▸ Your goal:
Repeat the whole listing exactly.

▸ Data provided:

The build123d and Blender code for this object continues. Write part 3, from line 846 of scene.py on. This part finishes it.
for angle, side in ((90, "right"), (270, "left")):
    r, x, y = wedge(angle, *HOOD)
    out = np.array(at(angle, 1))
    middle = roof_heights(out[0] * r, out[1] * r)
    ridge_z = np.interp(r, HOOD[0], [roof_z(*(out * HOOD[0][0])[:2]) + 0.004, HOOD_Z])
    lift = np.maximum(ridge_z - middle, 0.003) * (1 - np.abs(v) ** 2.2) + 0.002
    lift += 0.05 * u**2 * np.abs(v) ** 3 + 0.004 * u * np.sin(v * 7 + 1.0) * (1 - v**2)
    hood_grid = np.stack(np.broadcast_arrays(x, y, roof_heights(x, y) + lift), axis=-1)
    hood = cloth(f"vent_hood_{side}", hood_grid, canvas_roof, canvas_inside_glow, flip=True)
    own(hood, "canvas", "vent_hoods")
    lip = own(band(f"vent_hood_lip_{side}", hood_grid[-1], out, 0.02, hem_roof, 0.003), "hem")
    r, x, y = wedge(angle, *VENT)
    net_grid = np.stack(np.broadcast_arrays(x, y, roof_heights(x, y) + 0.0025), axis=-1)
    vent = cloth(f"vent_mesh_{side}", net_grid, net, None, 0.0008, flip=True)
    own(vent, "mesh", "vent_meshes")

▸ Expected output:
The build123d and Blender code for this object continues. Write part 3, from line 846 of scene.py on. This part finishes it.
for angle, side in ((90, "right"), (270, "left")):
    r, x, y = wedge(angle, *HOOD)
    out = np.array(at(angle, 1))
    middle = roof_heights(out[0] * r, out[1] * r)
    ridge_z = np.interp(r, HOOD[0], [roof_z(*(out * HOOD[0][0])[:2]) + 0.004, HOOD_Z])
    lift = np.maximum(ridge_z - middle, 0.003) * (1 - np.abs(v) ** 2.2) + 0.002
    lift += 0.05 * u**2 * np.abs(v) ** 3 + 0.004 * u * np.sin(v * 7 + 1.0) * (1 - v**2)
    hood_grid = np.stack(np.broadcast_arrays(x, y, roof_heights(x, y) + lift), axis=-1)
    hood = cloth(f"vent_hood_{side}", hood_grid, canvas_roof, canvas_inside_glow, flip=True)
    own(hood, "canvas", "vent_hoods")
    lip = own(band(f"vent_hood_lip_{side}", hood_grid[-1], out, 0.02, hem_roof, 0.003), "hem")
    r, x, y = wedge(angle, *VENT)
    net_grid = np.stack(np.broadcast_arrays(x, y, roof_heights(x, y) + 0.0025), axis=-1)
    vent = cloth(f"vent_mesh_{side}", net_grid, net, None, 0.0008, flip=True)
    own(vent, "mesh", "vent_meshes")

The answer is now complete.